Farmers In Rwanda Up In Arms Against New Directives
A new directive by the government by which only buyers with authorization from the Rwanda Development Board has not been welcomed by farmers who argue that many of the local traders are key players in the supply chain.
Rwanda Today reports on this new development that could see many farmers see delays in payments of their crops and bureaucratic processes into the marketplace that would mainly benefit the large and established farmer.

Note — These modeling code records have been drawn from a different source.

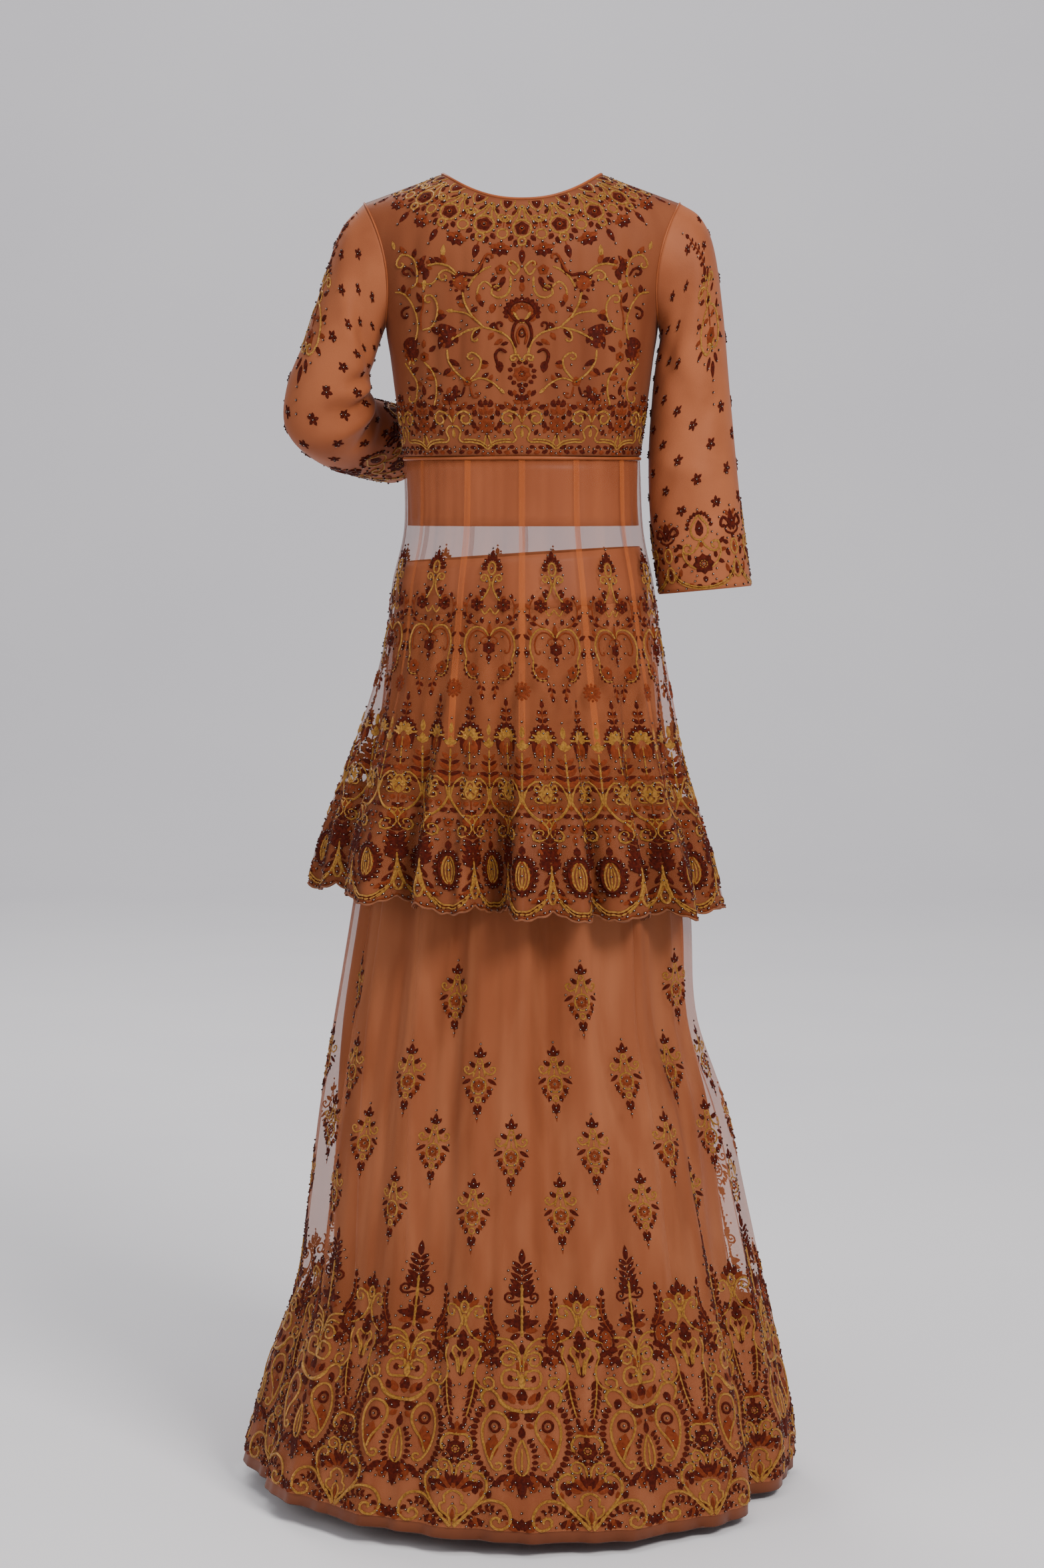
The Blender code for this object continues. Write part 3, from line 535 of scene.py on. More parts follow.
# Sleeves, as rings between an outer and an inner line, for the sleeve at +X
Ring = namedtuple("Ring", "share outer inner half_depth")
STRAIGHT_SLEEVE = [
    Ring(0.00, (0.182, 0.000, -0.033), (0.1590, 0.000, -0.1750), 0.0530),
    Ring(0.10, (0.206, 0.000, -0.049), (0.1605, 0.000, -0.1890), 0.0550),
    Ring(0.22, (0.222, 0.000, -0.083), (0.1560, 0.000, -0.2140), 0.0560),
    Ring(0.38, (0.233, 0.000, -0.155), (0.1515, 0.000, -0.2560), 0.0560),
    Ring(0.58, (0.243, 0.000, -0.262), (0.1475, 0.000, -0.3240), 0.0540),
    Ring(0.80, (0.255, 0.002, -0.380), (0.1500, 0.002, -0.4060), 0.0520),
    Ring(1.00, (0.268, 0.004, -0.475), (0.1600, 0.004, -0.4850), 0.0500),
]
BENT_SLEEVE = [
    Ring(0.00, (0.182, 0.000, -0.033), (0.1590, 0.000, -0.1750), 0.0530),
    Ring(0.12, (0.209, 0.002, -0.063), (0.1640, 0.000, -0.1900), 0.0530),
    Ring(0.26, (0.229, 0.005, -0.118), (0.1700, 0.000, -0.2080), 0.0510),
    Ring(0.40, (0.249, 0.012, -0.184), (0.1750, -0.006, -0.2260), 0.0490),
    Ring(0.52, (0.268, 0.020, -0.244), (0.1790, -0.022, -0.2400), 0.0470),
    Ring(0.63, (0.268, 0.010, -0.300), (0.1820, -0.048, -0.2500), 0.0450),
    Ring(0.75, (0.242, -0.038, -0.330), (0.1760, -0.082, -0.2560), 0.0440),
    Ring(0.88, (0.204, -0.096, -0.345), (0.1560, -0.122, -0.2600), 0.0430),
    Ring(1.00, (0.166, -0.146, -0.354), (0.1260, -0.164, -0.2660), 0.0430),
]

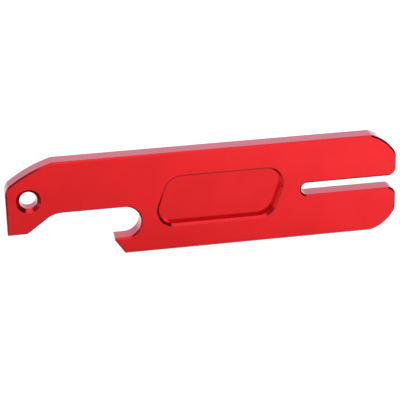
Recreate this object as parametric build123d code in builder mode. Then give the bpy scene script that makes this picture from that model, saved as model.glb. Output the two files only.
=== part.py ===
from build123d import *

import os
from math import radians, tan

# Flat hand tool machined from one aluminium plate: foot and bottle-opener hook at the left,
# recessed panel in the middle, open-ended slot at the right, hanging hole in the left tip.
# Frame: +X along the tool toward the slot end, +Z up across its width, panel face toward -Y,
# origin at the middle of the long lower edge.  All sizes in mm.  Names ending in _x are
# measured from the left end, names ending in _z from the long lower edge.

# plate
length = 130.0
width = 34.0
thickness = 6.2
edge_chamfer = 0.55

# left tip: long swept shoulder rounded into the upright end, foot below
shoulder_x = 15.6            # where the shoulder leaves the long upper edge
shoulder_z = 25.9            # where its sweep would meet the upright end
shoulder_radius = 45.0
tip_radius = 4.2
foot_z = 9.9
foot_x = 6.4
foot_round = 2.8
slant_run = 8.85             # length along X of the slant from the foot up to the arm
slant_round = 8.5

# underside of the arm, cap notch and hook
arm_z = 16.3
notch_x = 38.4               # centre of the round closed end
notch_radius = 5.3
hook_tip_x = 34.95
hook_tip_land = 1.1          # short upright land on the tip of the hook
heel_x = 38.15               # where the hook meets the long lower edge

# swept corners of the right end, the lower one a little fuller than the upper
lower_run = 8.5
lower_rise = 7.2
lower_radius = 12.5
upper_run = 8.6
upper_drop = 7.1
upper_radius = 15.0
corner_blend = 4.0

# open slot
slot_width = 4.15
slot_end_x = 99.65           # centre of the round closed end
mouth_round = 2.6

# hanging hole, countersunk on both faces
hole_x = 7.35
hole_z = 21.4
hole_diameter = 5.8
countersink_diameter = 8.2

# recessed panel, sizes of its upright walls inside the chamfered rim
panel_x = 70.3
panel_width = 39.4           # along X at mid height
panel_height = 16.4
panel_lean = 19.5            # degrees, both ends lean toward +X
sharp_corner_radius = 5.0
wide_corner_radius = 5.8
panel_depth = 2.5
panel_chamfer = 0.8

middle_z = width / 2
notch_z = arm_z - notch_radius
hook_z = notch_z - notch_radius


def at(x, z):
    """Side-view point: x from the left end, z from the long lower edge."""
    return (x - length / 2, z)


def corner(sketch, x, z):
    """The corner of a side-view sketch nearest a given point."""
    place = Vector(*at(x, z))
    return min(sketch.vertices(), key=lambda v: (Vector(v.X, v.Y, v.Z) - place).length)


os.makedirs("parts", exist_ok=True)

with BuildPart() as tool_plate:
    with BuildSketch(Plane.XZ) as outline:
        with BuildLine():
            Line(at(heel_x, 0), at(length - lower_run, 0))
            RadiusArc(at(length - lower_run, 0), at(length, lower_rise), -lower_radius)
            Line(at(length, lower_rise), at(length, width - upper_drop))
            RadiusArc(at(length, width - upper_drop), at(length - upper_run, width), -upper_radius)
            Line(at(length - upper_run, width), at(shoulder_x, width))
            RadiusArc(at(shoulder_x, width), at(0, shoulder_z), -shoulder_radius)
            Polyline(
                at(0, shoulder_z),
                at(0, foot_z),
                at(foot_x, foot_z),
                at(foot_x + slant_run, arm_z),
                at(notch_x, arm_z),
            )
            ThreePointArc(
                at(notch_x, arm_z),
                at(notch_x + notch_radius, notch_z),
                at(notch_x, hook_z),
            )
            Polyline(
                at(notch_x, hook_z),
                at(hook_tip_x, hook_z),
                at(hook_tip_x, hook_z - hook_tip_land),
                at(heel_x, 0),
            )
        make_face()
        fillet(corner(outline, 0, shoulder_z), tip_radius)
        fillet(corner(outline, foot_x, foot_z), foot_round)
        fillet(corner(outline, foot_x + slant_run, arm_z), slant_round)
        fillet(corner(outline, length, lower_rise), corner_blend)
        fillet(corner(outline, length, width - upper_drop), corner_blend)

        # open slot running in from the right end, its mouth rounded
        with Locations(at((slot_end_x + length) / 2, middle_z)):
            Rectangle(length - slot_end_x, slot_width, mode=Mode.SUBTRACT)
        with Locations(at(slot_end_x, middle_z)):
            Circle(slot_width / 2, mode=Mode.SUBTRACT)
        fillet(corner(outline, length, middle_z - slot_width / 2), mouth_round)
        fillet(corner(outline, length, middle_z + slot_width / 2), mouth_round)
    extrude(amount=thickness / 2, both=True)

    # chamfer right round the outline on both broad faces
    broad = tool_plate.faces().sort_by(Axis.Y)
    chamfer(broad[0].edges() + broad[-1].edges(), edge_chamfer)

    # hanging hole with a 90 degree countersink on each face
    hole_centre = at(hole_x, hole_z)[0]
    hole_r = hole_diameter / 2
    sink_r = countersink_diameter / 2
    sink = sink_r - hole_r
    with BuildSketch(Plane.XY.offset(hole_z)):
        with BuildLine():
            Polyline(
                (hole_centre, -thickness / 2),
                (hole_centre + sink_r, -thickness / 2),
                (hole_centre + hole_r, -thickness / 2 + sink),
                (hole_centre + hole_r, thickness / 2 - sink),
                (hole_centre + sink_r, thickness / 2),
                (hole_centre, thickness / 2),
                close=True,
            )
        make_face()
    revolve(axis=Axis((hole_centre, 0, hole_z), (0, 1, 0)), mode=Mode.SUBTRACT)

    # recessed panel, then the chamfer round its rim
    lean_shift = panel_height / 2 * tan(radians(panel_lean))
    low, high = middle_z - panel_height / 2, middle_z + panel_height / 2
    left, right = panel_x - panel_width / 2, panel_x + panel_width / 2
    with BuildSketch(Plane.XZ.offset(thickness / 2)) as panel:
        with BuildLine():
            Polyline(
                at(left - lean_shift, low),
                at(right - lean_shift, low),
                at(right + lean_shift, high),
                at(left + lean_shift, high),
                close=True,
            )
        make_face()
        fillet(corner(panel, left - lean_shift, low), sharp_corner_radius)
        fillet(corner(panel, right + lean_shift, high), sharp_corner_radius)
        fillet(corner(panel, right - lean_shift, low), wide_corner_radius)
        fillet(corner(panel, left + lean_shift, high), wide_corner_radius)
    extrude(amount=-panel_depth, mode=Mode.SUBTRACT)
    rim = tool_plate.edges(Select.LAST).group_by(Axis.Y)[0]
    chamfer(rim, panel_chamfer)

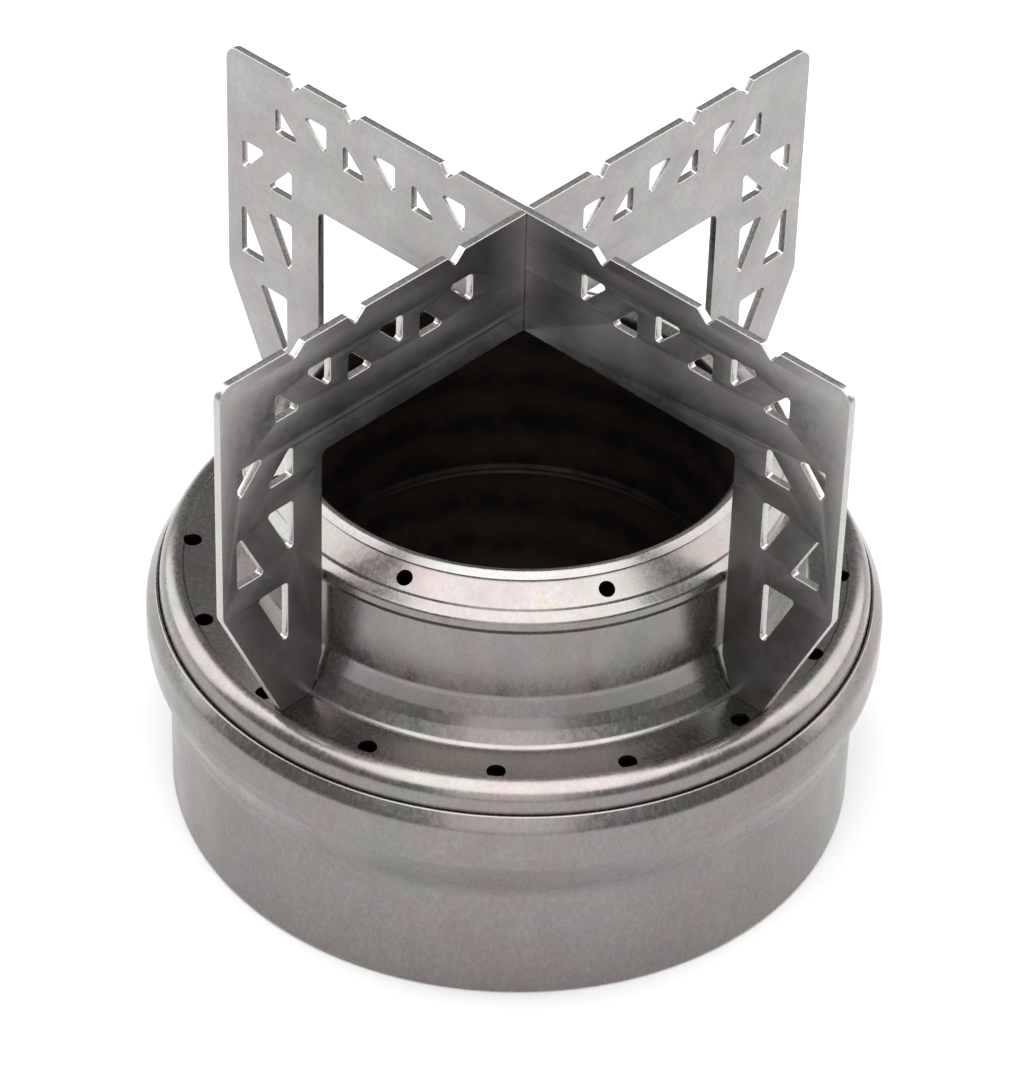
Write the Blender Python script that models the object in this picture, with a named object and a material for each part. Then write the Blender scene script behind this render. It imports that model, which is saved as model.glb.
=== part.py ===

Farmer’s associations’ groups argue that up to 60% of farmers are supported by local traders who support them with funds for inputs and other daily expenses in exchange for the product and by limiting their access to the farmers this could badly affect the livelihoods and production of the farmers.
Kenya Tipped To Reap Big From Africa Free Trade Pact
According to the World Bank, Kenya will be among the top beneficiaries of the new African Continental Free Trade Area (AfCFTA) with the pact expected to boost Africa’s income by $450 billion by 2035, a 7% gain, while adding $76 billion to the overall global income and an increase to Africa’s exports by $560 billion as reported in The Nation.
The World Bank has identified Kenya’s developed industrial potential and human capital, which will give the country an edge over its East African neighbours, with trade barriers and low trade costs. The World Bank sees the AfCFTA income coming from a cut in red tape and customs procedures but also improves diversification by increasing demand for manufactured goods for export.
Kenya is also a benefactor of the Africa Growth and Opportunity Act (AGOA) that grants 40 African countries quota and duty free access to the United States market with more than 6,000 products. The total United States-Kenya trade was KES 118 billion in 2019, up by 4.9% from 2018.